The president of the New York State Vegetable Growers Association said, “It is upsetting that state lawmakers have placed rural New York at a serious disadvantage in our ability to compete in the market place and provide economic opportunities for our employees. This new law failed to take common sense into account.”

New York Farm Bureau President David Fisher, a dairy farmer, added, “New York's farmers have been at the table from the beginning asking for a workable solution. Common ground should have considered what farms can afford and the opportunities our employees will lose as a result of this law.”

I debated and voted against the measure on the floor of the Senate on June 19, a debate available on YouTube at
https://www.youtube.com/watch?v=wvX0je1uxv0&feature=youtu.be.

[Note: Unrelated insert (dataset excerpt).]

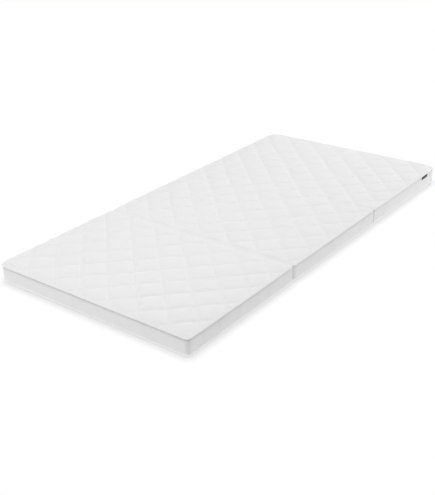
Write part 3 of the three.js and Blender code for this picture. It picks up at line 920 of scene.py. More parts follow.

My main point was this: It is another extreme move by a radically progressive state government, under one-party control, that will cost jobs, devastate hard-working farm families, and further weaken the foundations of local upstate economies.

Mandatory overtime pay and other actions called for under the new law, including the creation of a three-member Farm Wage Board granted the authority to unilaterally change the law’s provisions (similar to the wage board that unilaterally increased the minimum wage for fast food workers to $15-per-hour a few years ago), will increase farm labor costs. Estimates are that the state’s already exorbitant farm labor costs will increase by nearly $300 million or close to 20%, resulting in an across-the-board drop in net farm income of 23% and driving farmers out of business. Over the past five years, in fact, New York State has lost 20 percent of our dairy farms.

Nevertheless, Governor Cuomo went to a big city newsroom, not an upstate farm, to enact the law. That speaks volumes about the true motivation behind this extreme liberal, far-left action, and its consequences.  

Good for big city, liberal socialist politics. Bad for upstate New York’s family farms.